Exercise description
Find and copy every line in the records that includes the string "from".

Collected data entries
--------------------
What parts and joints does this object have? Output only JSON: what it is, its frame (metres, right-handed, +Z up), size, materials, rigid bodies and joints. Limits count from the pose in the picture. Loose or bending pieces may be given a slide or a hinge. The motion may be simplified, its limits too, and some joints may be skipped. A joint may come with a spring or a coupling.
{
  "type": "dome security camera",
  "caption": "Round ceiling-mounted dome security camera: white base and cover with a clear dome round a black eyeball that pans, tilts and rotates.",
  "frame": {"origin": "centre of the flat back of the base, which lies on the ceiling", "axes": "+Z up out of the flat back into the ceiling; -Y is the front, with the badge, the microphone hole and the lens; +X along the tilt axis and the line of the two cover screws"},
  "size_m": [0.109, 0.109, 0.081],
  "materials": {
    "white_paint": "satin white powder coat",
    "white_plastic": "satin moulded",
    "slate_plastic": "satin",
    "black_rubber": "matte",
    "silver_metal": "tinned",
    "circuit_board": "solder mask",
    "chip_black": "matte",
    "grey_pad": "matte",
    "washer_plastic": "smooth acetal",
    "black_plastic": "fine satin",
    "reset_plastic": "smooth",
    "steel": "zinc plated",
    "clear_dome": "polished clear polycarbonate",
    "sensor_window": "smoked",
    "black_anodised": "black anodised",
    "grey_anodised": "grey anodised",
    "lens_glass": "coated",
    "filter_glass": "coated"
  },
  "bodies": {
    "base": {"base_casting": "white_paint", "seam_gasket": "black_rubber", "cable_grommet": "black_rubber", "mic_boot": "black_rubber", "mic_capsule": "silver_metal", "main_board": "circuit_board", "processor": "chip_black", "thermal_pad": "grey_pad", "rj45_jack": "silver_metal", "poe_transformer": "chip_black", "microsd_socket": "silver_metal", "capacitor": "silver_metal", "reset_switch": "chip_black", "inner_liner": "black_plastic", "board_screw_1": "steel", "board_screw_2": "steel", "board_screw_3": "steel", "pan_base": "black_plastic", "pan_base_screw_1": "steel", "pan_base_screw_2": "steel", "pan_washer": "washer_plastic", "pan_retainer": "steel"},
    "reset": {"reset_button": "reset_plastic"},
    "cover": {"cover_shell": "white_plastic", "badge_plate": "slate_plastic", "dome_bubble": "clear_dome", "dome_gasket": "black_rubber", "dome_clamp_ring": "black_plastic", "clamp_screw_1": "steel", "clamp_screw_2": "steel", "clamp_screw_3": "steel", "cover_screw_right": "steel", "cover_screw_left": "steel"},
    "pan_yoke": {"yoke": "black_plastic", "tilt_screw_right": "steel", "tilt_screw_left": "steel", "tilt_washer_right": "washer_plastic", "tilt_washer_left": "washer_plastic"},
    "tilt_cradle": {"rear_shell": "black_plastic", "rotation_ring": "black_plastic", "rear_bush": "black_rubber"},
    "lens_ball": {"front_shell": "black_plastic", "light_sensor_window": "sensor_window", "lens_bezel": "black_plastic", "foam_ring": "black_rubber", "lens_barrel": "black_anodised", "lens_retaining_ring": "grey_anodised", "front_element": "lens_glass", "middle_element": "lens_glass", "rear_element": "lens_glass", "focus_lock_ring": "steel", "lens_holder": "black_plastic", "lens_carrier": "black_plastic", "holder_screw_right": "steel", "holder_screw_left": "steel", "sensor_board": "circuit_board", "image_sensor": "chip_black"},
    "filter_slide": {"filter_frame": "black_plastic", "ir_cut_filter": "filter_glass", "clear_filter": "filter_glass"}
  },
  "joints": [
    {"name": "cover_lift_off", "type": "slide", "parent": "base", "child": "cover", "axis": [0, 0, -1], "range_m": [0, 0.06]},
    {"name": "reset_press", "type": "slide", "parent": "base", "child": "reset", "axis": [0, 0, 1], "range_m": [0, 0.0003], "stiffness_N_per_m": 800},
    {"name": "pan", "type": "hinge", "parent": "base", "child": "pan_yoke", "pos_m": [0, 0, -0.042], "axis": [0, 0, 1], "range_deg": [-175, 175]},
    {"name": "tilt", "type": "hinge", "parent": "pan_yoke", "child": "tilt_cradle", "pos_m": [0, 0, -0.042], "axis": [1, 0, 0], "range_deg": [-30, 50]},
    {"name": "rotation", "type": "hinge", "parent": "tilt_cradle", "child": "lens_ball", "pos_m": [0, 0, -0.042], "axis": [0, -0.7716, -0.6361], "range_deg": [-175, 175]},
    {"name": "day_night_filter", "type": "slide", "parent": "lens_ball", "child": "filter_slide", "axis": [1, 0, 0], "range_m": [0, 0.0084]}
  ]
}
--------------------
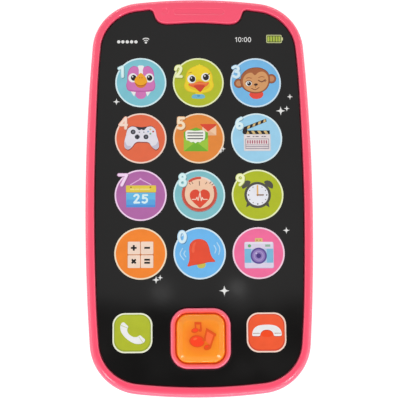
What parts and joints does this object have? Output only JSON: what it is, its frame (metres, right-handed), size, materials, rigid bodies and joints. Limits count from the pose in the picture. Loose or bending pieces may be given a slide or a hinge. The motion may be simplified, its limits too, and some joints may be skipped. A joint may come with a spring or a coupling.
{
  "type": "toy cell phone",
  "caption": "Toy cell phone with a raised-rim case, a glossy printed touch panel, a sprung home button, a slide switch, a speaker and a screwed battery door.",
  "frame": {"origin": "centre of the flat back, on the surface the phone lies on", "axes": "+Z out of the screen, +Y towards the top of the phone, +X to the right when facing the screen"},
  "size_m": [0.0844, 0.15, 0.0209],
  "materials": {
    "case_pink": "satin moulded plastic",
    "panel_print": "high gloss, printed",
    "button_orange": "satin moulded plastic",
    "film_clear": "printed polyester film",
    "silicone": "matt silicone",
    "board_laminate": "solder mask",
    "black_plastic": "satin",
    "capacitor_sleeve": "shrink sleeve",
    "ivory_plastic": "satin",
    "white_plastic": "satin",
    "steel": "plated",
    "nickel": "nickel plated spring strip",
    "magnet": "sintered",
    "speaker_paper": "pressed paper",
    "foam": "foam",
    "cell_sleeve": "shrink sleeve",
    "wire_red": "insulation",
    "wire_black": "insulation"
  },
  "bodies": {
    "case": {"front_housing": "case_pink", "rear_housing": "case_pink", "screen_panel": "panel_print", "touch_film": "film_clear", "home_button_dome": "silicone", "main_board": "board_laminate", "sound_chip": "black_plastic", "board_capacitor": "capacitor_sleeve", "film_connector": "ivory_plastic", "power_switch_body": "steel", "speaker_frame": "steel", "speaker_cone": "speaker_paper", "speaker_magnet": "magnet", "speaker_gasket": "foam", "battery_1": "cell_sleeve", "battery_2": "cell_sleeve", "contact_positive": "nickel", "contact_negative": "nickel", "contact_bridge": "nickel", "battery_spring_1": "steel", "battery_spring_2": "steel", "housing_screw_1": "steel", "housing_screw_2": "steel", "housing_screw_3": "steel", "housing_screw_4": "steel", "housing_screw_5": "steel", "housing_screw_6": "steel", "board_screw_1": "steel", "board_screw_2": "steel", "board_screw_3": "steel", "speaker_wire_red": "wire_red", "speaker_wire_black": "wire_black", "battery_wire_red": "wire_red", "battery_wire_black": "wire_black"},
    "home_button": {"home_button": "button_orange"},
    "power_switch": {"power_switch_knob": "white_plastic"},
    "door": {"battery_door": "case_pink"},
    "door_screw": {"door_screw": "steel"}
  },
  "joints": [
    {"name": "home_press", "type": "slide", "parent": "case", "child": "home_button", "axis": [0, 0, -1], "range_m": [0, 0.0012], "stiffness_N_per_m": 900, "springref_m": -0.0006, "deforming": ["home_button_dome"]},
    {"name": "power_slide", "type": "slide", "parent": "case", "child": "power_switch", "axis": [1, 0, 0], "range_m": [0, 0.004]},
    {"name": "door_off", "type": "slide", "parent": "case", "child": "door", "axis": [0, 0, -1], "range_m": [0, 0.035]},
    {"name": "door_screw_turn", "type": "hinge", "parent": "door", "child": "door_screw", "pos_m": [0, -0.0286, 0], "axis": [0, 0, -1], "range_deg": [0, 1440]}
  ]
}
--------------------
Reply
What parts and joints does this object have? Output only JSON: what it is, its frame (metres, right-handed, +Z up), size, materials, rigid bodies and joints. Limits count from the pose in the picture. Loose or bending pieces may be given a slide or a hinge. The motion may be simplified, its limits too, and some joints may be skipped. A joint may come with a spring or a coupling.
What parts and joints does this object have? Output only JSON: what it is, its frame (metres, right-handed), size, materials, rigid bodies and joints. Limits count from the pose in the picture. Loose or bending pieces may be given a slide or a hinge. The motion may be simplified, its limits too, and some joints may be skipped. A joint may come with a spring or a coupling.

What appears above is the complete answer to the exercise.